Our instructors weren’t going to clean up my work. They want you to do it all. Luckily my wife has done makeup work at Macys and she realized early on that painting a mask is really just a step away from putting on makeup. She had no trouble at all with doing all the advance stuff.
So she took pity on me and added some dark mysterioso lines and a teardrop to what I had already. I know it’s cheating, but I didn’t care. And after her touch up, my mask looked like it was all done on purpose.
Then we used an industrial blow dryer to set the colors. Once the colors were fast, they give you some brownish varnish to spread on the mask. It’s a bit like laying on shoe polish and then buffing it off. But it gives the mask a finished look and keeps the paper mache from getting damaged.
Then you get a ribbon for each side of the mask for wearing it or hanging on your wall. And you’re done. Ta Da.
The Mask in Performance
I remembered the instructions I got when I worked with masks in an acting class in grad school. Before you put the mask on, you’re supposed to study it, take its features in. Then you put the mask on with the realization that this façade is shaping how your audience sees you. So the more you explore with the mask on, the more you pick up the character you’re wearing.

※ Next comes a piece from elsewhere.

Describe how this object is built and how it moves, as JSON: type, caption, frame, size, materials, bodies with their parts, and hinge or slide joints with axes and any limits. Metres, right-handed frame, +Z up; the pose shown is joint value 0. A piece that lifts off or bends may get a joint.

Certain character choices even seem to get magnified. But do something that isn’t in that character’s personality and the mask doesn’t work for you as well. It’s kinda like a more controlled version of what happened with the Jim Carrey character in The Mask.
So with my finished mask, I began to explore how I would walk, look around, interact with others. Just a bit of physical movement seems to make the mask’s persona come alive. I tried that in the store for a while and the kids there were totally glued to what I was doing, maybe even a bit scared. They hadn’t expected to see some guy in a class turn into a strange character. But that’s the magic of it.
And that’s the power that gets harnessed in Carnevale or with Goldoni’s actors. So when you create your own mask, you are recreating that mystery but with a totally new character.
There’s lot of possibilities in a mask making class.